Since Thursday was such a pretty day, we walked back to my house, passing through the Jardin des Tuileries, the Grands Boulevards area, and everything in between, speaking snatches of French as we walked. Tim hasn’t studied French in a year or so, but he still is really good at the language, so it was fun to have another non-native speaker to mumble incomplete French thoughts with.

That night, we went to the dinner party gang’s house Thursday night to make my famous French toast and scrambled eggs dinner. It was a huge hit, and we left fat and happy.

Friday, we picnicked in the Jardin de Luxembourg, pausing for my class in the evening. We then joined up with Claire of the dinner party gang for a film at the Ciné du Réel festival, which was lovely.

I had to get my press accreditation, which I managed to successfully do all in French, and the helpful (!) women at the press desk were amused with my obvious excitement.

“This is your first press accreditation, isn’t it?” one asked gently. When I responded in the affirmative, she smiled and said, “Well then, this is a big moment for you!” And it was.

The press accreditation — thanks to my French reporting prof —  allows me to see any and all of the films for free. Meaning that I probably won’t get much homework done this week. Maybe.

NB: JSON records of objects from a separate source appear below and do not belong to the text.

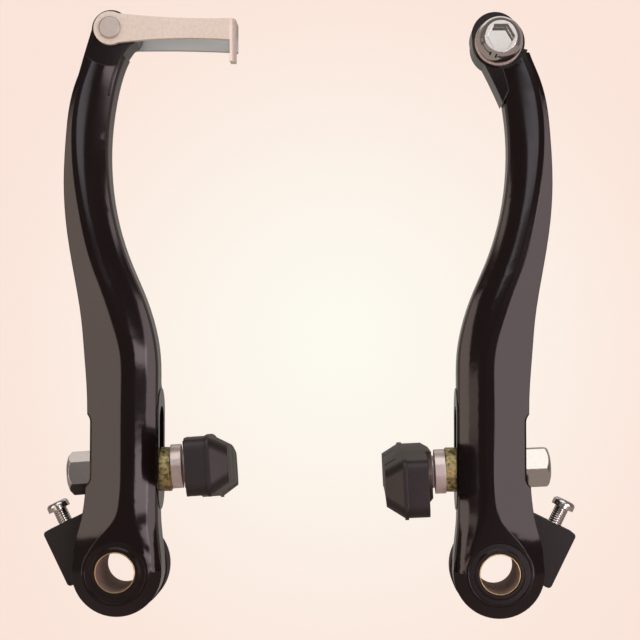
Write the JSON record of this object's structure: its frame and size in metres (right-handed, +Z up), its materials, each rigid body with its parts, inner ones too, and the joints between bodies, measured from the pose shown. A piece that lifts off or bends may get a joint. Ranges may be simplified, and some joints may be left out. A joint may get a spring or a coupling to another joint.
{
  "type": "v-brake",
  "caption": "Linear-pull bicycle rim brake: long black arms with cartridge-style pads, a folding cable link and a cable anchor bolt.",
  "frame": {"origin": "midway between the two pivot axes, in the plane where the pivot sleeves seat on the frame bosses", "axes": "+Z up along the arms, +Y back into the frame along the pivot axes, +X from the arm with the link to the arm with the anchor bolt"},
  "size_m": [0.1142, 0.0556, 0.1278],
  "materials": {
    "arm_black": "glossy black, satin outer facet",
    "sleeve_brass": "turned brass",
    "collar_black": "matte black",
    "housing_plastic": "matte black-brown",
    "steel_plain": "plain steel",
    "spring_steel": "spring wire",
    "nickel_bright": "bright nickel plate",
    "zinc_yellow": "yellow zinc plate",
    "washer_silver": "silver zinc plate",
    "pad_rubber": "charcoal moulded rubber",
    "link_zinc": "pale zinc plate, fine speckle",
    "rivet_steel": "plated steel",
    "bolt_chrome": "polished chrome"
  },
  "bodies": {
    "frame_side": {"left_pivot_sleeve": "sleeve_brass", "left_spring_housing": "housing_plastic", "left_stopper_pin": "steel_plain", "right_pivot_sleeve": "sleeve_brass", "right_spring_housing": "housing_plastic", "right_stopper_pin": "steel_plain"},
    "left_arm_set": {"left_arm": "arm_black", "left_dust_collar": "collar_black", "left_return_spring": "spring_steel", "link_rivet": "rivet_steel"},
    "left_screw": {"left_tension_screw": "nickel_bright"},
    "left_ball_washers": {"left_inner_ball_washer": "zinc_yellow", "left_outer_ball_washer": "zinc_yellow"},
    "left_dished_washers": {"left_inner_dished_washer": "washer_silver", "left_outer_dished_washer": "washer_silver"},
    "left_pad_set": {"left_foot_washer": "washer_silver", "left_pad_post": "steel_plain", "left_pad_nut": "nickel_bright", "left_brake_pad": "pad_rubber"},
    "right_arm_set": {"right_arm": "arm_black", "right_dust_collar": "collar_black", "right_return_spring": "spring_steel", "cable_anchor_washer": "washer_silver", "cable_anchor_bolt": "bolt_chrome"},
    "right_screw": {"right_tension_screw": "nickel_bright"},
    "right_ball_washers": {"right_inner_ball_washer": "zinc_yellow", "right_outer_ball_washer": "zinc_yellow"},
    "right_dished_washers": {"right_inner_dished_washer": "washer_silver", "right_outer_dished_washer": "washer_silver"},
    "right_pad_set": {"right_foot_washer": "washer_silver", "right_pad_post": "steel_plain", "right_pad_nut": "nickel_bright", "right_brake_pad": "pad_rubber"},
    "link": {"cable_link": "link_zinc"}
  },
  "joints": [
    {"name": "left_arm_swing", "type": "hinge", "parent": "frame_side", "child": "left_arm_set", "pos_m": [-0.04, 0, 0], "axis": [0, 1, 0], "range_deg": [-6, 11], "stiffness_Nm_per_rad": 0.6},
    {"name": "left_screw_travel", "type": "slide", "parent": "frame_side", "child": "left_screw", "axis": [-0.4384, 0, 0.8988], "range_m": [-0.0012, 0.0025]},
    {"name": "left_pad_height", "type": "slide", "parent": "left_arm_set", "child": "left_ball_washers", "axis": [0, 0, 1], "range_m": [-0.0008, 0.01]},
    {"name": "left_pad_toe", "type": "hinge", "parent": "left_ball_washers", "child": "left_dished_washers", "pos_m": [-0.0363, -0.0073, 0.021], "axis": [0, 0, 1], "range_deg": [-6, 0.5]},
    {"name": "left_pad_swivel", "type": "hinge", "parent": "left_dished_washers", "child": "left_pad_set", "pos_m": [-0.0363, -0.0073, 0.021], "axis": [0.9962, 0.0523, 0.0697], "range_deg": [-15, 15]},
    {"name": "right_arm_swing", "type": "hinge", "parent": "frame_side", "child": "right_arm_set", "pos_m": [0.04, 0, 0], "axis": [0, -1, 0], "range_deg": [-6, 11], "stiffness_Nm_per_rad": 0.6},
    {"name": "right_screw_travel", "type": "slide", "parent": "frame_side", "child": "right_screw", "axis": [0.4384, 0, 0.8988], "range_m": [-0.0012, 0.0025]},
    {"name": "right_pad_height", "type": "slide", "parent": "right_arm_set", "child": "right_ball_washers", "axis": [0, 0, 1], "range_m": [-0.0008, 0.01]},
    {"name": "right_pad_toe", "type": "hinge", "parent": "right_ball_washers", "child": "right_dished_washers", "pos_m": [0.0363, -0.0073, 0.021], "axis": [0, 0, 1], "range_deg": [-3, 3]},
    {"name": "right_pad_swivel", "type": "hinge", "parent": "right_dished_washers", "child": "right_pad_set", "pos_m": [0.0363, -0.0073, 0.021], "axis": [-0.9989, 0, -0.0471], "range_deg": [-15, 15]},
    {"name": "link_swing", "type": "hinge", "parent": "left_arm_set", "child": "link", "pos_m": [-0.0414, -0.0106, 0.1141], "axis": [0, 1, 0], "range_deg": [-80, 40]}
  ]
}
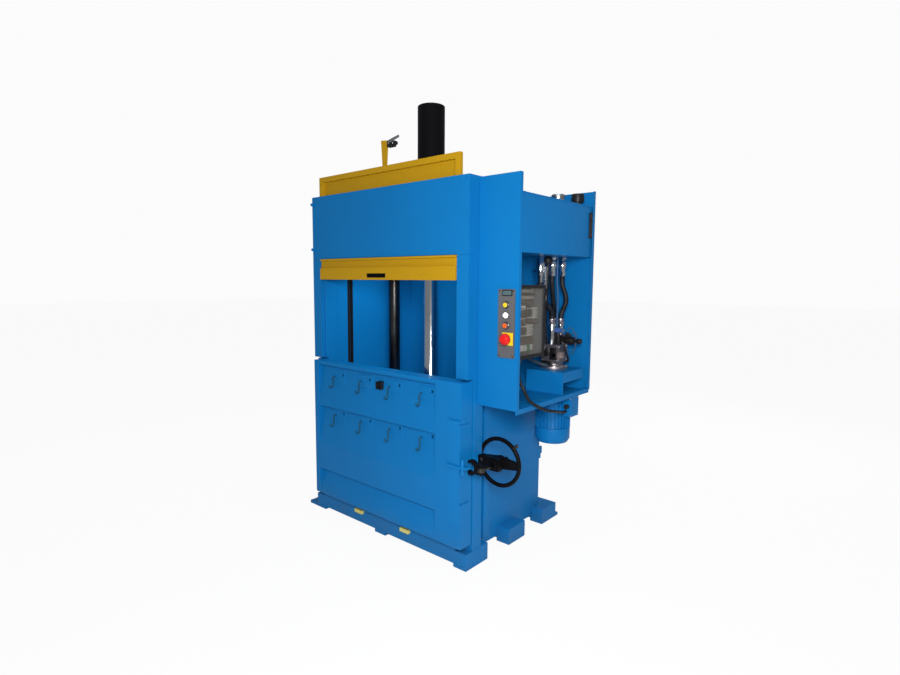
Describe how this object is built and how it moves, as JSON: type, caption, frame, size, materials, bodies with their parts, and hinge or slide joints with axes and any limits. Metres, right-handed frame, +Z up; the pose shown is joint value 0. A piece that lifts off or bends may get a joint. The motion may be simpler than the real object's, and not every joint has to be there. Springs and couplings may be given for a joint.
{
  "type": "vertical recycling baler",
  "caption": "Vertical baler with a side-hung bale door, a sliding feed gate, a ram-driven platen and a hydraulic unit hung between side wings.",
  "frame": {"origin": "on the floor under the centre pad of the middle base beam", "axes": "+X to the right seen from the front, +Y to the back, +Z up"},
  "size_m": [1.76, 1.1063, 2.777],
  "materials": {
    "blue_paint": "satin",
    "yellow_paint": "satin",
    "tip_paint": "satin",
    "black_paint": "satin",
    "chrome": "polished",
    "dark_steel": "oiled",
    "steel": "brushed",
    "black_plastic": "matte",
    "grey_paint": "satin",
    "device_plastic": "matte",
    "clear_window": "clear",
    "hose_rubber": "matte",
    "red_plastic": "gloss",
    "white_plastic": "gloss"
  },
  "bodies": {
    "frame": {"base_beams": "blue_paint", "chamber_floor": "blue_paint", "front_posts": "blue_paint", "side_wall_left": "blue_paint", "side_wall_right": "blue_paint", "guide_channels": "blue_paint", "back_wall": "blue_paint", "crown_plate": "blue_paint", "crown_beams": "blue_paint", "header_panel": "blue_paint", "hinge_sockets": "blue_paint", "wing_front": "blue_paint", "wing_rear": "blue_paint", "unit_shelf": "blue_paint", "oil_tank": "blue_paint", "pump_plinth": "blue_paint", "gate_guides": "blue_paint", "motor_housing": "blue_paint", "fan_cowl": "blue_paint", "terminal_box": "blue_paint", "foot_pads": "blue_paint", "ejector_tips": "tip_paint", "cylinder_tube": "black_paint", "latch_bracket": "black_paint", "valve_block": "black_paint", "hose_fittings": "chrome", "suction_valve": "chrome", "solenoid_valve": "dark_steel", "filler_cap": "dark_steel", "breather_cap": "steel", "level_gauge": "black_plastic", "cabinet_body": "grey_paint", "control_panel": "grey_paint", "cabinet_devices": "device_plastic", "suction_hose": "hose_rubber", "pressure_hoses": "hose_rubber", "motor_cable": "hose_rubber", "signal_lamp": "white_plastic"},
    "platen_ram": {"platen": "blue_paint", "ram_rod": "chrome", "guide_rods": "dark_steel"},
    "gate": {"gate_panel": "yellow_paint", "gate_handle": "black_paint", "switch_bracket": "yellow_paint", "limit_switch": "black_plastic"},
    "switch_lever": {"switch_lever": "steel"},
    "bale_door": {"door_shell": "blue_paint", "latch_bar": "blue_paint", "strap_hooks": "dark_steel", "hinge_knuckles": "blue_paint"},
    "handwheel": {"handwheel": "black_paint"},
    "latch_spindle": {"latch_spindle": "dark_steel"},
    "latch_claw": {"latch_claw": "black_paint"},
    "start_button": {"start_button": "yellow_paint"},
    "stop_button": {"stop_button": "red_plastic"},
    "estop_head": {"estop_head": "red_plastic"},
    "cabinet_door": {"cabinet_door": "black_plastic", "cabinet_window": "clear_window"},
    "motor_fan": {"motor_fan": "black_plastic"},
    "suction_lever": {"suction_valve_lever": "steel"}
  },
  "joints": [
    {"name": "platen_stroke", "type": "slide", "parent": "frame", "child": "platen_ram", "axis": [0, 0, 1], "range_m": [0, 0.84]},
    {"name": "gate_drop", "type": "slide", "parent": "frame", "child": "gate", "axis": [0, 0, 1], "range_m": [-0.544, 0]},
    {"name": "switch_lever_swing", "type": "hinge", "parent": "gate", "child": "switch_lever", "pos_m": [0.054, -0.498, 2.461], "axis": [0, 1, 0], "range_deg": [-20, 0], "stiffness_Nm_per_rad": 0.3, "springref_deg": 11.46},
    {"name": "door_swing", "type": "hinge", "parent": "frame", "child": "bale_door", "pos_m": [-0.662, -0.511, 0.145], "axis": [0, 0, 1], "range_deg": [-115, 0]},
    {"name": "handwheel_turn", "type": "hinge", "parent": "frame", "child": "handwheel", "pos_m": [0.8, -0.355, 0.625], "axis": [0, 1, 0], "range_deg": [0, 3000]},
    {"name": "latch_draw", "type": "slide", "parent": "frame", "child": "latch_spindle", "axis": [0, -1, 0], "range_m": [0, 0.05]},
    {"name": "claw_swing", "type": "hinge", "parent": "latch_spindle", "child": "latch_claw", "pos_m": [0.8, -0.525, 0.625], "axis": [0, 0, 1], "range_deg": [0, 100]},
    {"name": "start_press", "type": "slide", "parent": "frame", "child": "start_button", "axis": [0, 1, 0], "range_m": [0, 0.004], "stiffness_N_per_m": 1000, "springref_m": -0.002},
    {"name": "stop_press", "type": "slide", "parent": "frame", "child": "stop_button", "axis": [0, 1, 0], "range_m": [0, 0.004], "stiffness_N_per_m": 1000, "springref_m": -0.002},
    {"name": "estop_press", "type": "slide", "parent": "frame", "child": "estop_head", "axis": [0, 1, 0], "range_m": [0, 0.006], "stiffness_N_per_m": 1500, "springref_m": -0.002},
    {"name": "cabinet_door_swing", "type": "hinge", "parent": "frame", "child": "cabinet_door", "pos_m": [0.93, -0.117, 1.22], "axis": [0, 0, 1], "range_deg": [0, 110]},
    {"name": "fan_spin", "type": "hinge", "parent": "frame", "child": "motor_fan", "pos_m": [0.785, 0.25, 0.673], "axis": [0, 0, 1], "continuous": true},
    {"name": "suction_lever_turn", "type": "hinge", "parent": "frame", "child": "suction_lever", "pos_m": [0.8335, 0.045, 1.711], "axis": [1, 0, 0], "range_deg": [0, 90]}
  ],
  "couplings": [
    {"joint": "latch_draw", "follows": "handwheel_turn", "m_per_rad": 0.0009549}
  ]
}
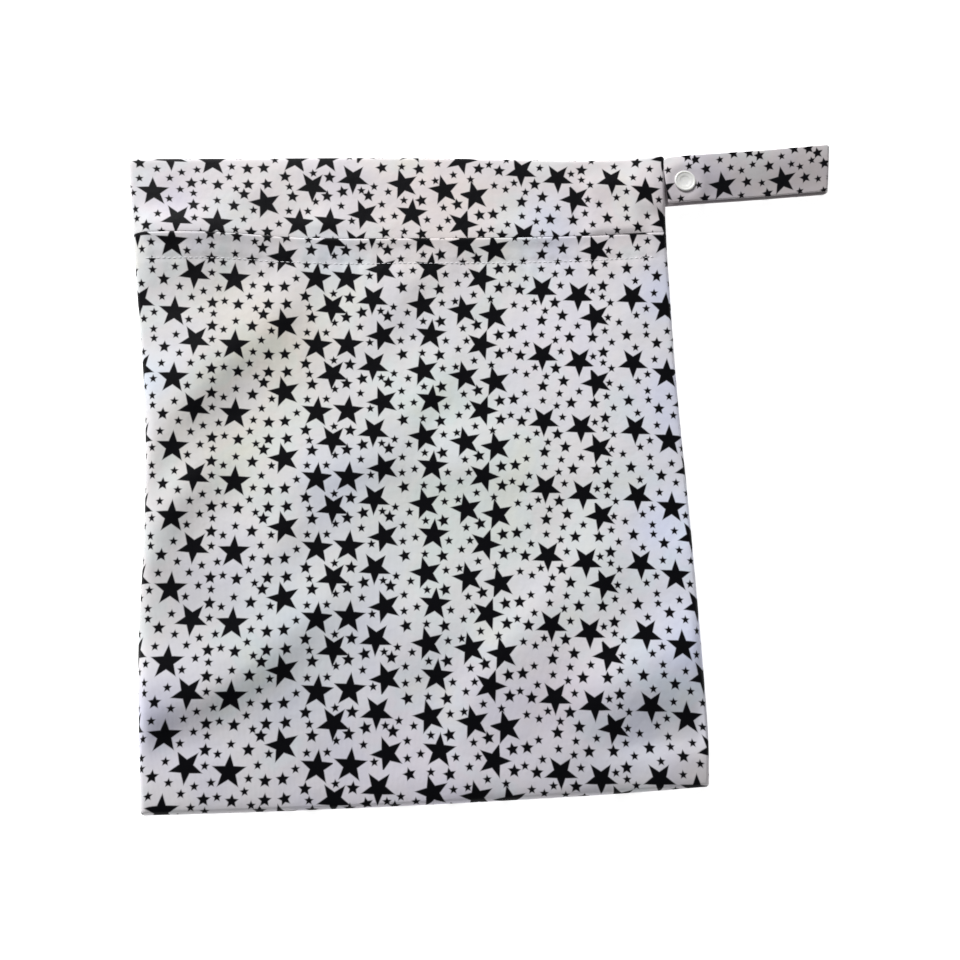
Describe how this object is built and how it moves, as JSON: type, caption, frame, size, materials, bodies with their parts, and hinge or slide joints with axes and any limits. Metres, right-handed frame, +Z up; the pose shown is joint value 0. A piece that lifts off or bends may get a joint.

We saw two interesting short films, and then headed back for dinner and cards at their apartment. A truly successful, evening, indeed

Saturday was the day of walking, with us visiting my favorite park — Buttes Chaumont, of course — heading down to the beautiful Musée de Rodin — where the grass was closed off, or “La pelouse interdite” as the signs helpfully indicated — and pausing occasionally to speak French with each other, still returning home for tea.

By Sunday, I decided that, even though Tim didn’t want to be a tourist — and truly hadn’t been — one can’t come to Paris and not see La Tour Eiffel up close. So we bought a picnic lunch from a street market — complete with an absolutely delicious pistachio macaroon — and found a bench in the Champs de Mars on which to eat and people watch in the shadow of the towering symbol of la France.

By the time Tim left Sunday evening, I realized that not only had I spent the weekend enjoying the company of a good friend, I had also spent the weekend enjoying Paris — pointing out things I liked about the city, telling stories about my time here, taking my visitor to secret spots and boasting of things I loved about the place.

In short, having Tim here reminded me — or rather, made me aware — of how much I have come to truly love Paris. Sure, there are problems sometimes. I am homesick sometimes. France isn’t the most welcoming of countries, it’s true.

But having Tim here, and seeing his obvious delight with the city and my life here, really just pushed me over the edge. I love it here. I’m glad to be here. Really.

I’ll leave you — after this massive post — with some thoughts from storied film maker Albert Maysles, part of the team that produced the legendary cult film “Grey Gardens,” detailing the lives of Big and Little Edie Beale, living in splendid squalor in a decrepit Long Island manor home.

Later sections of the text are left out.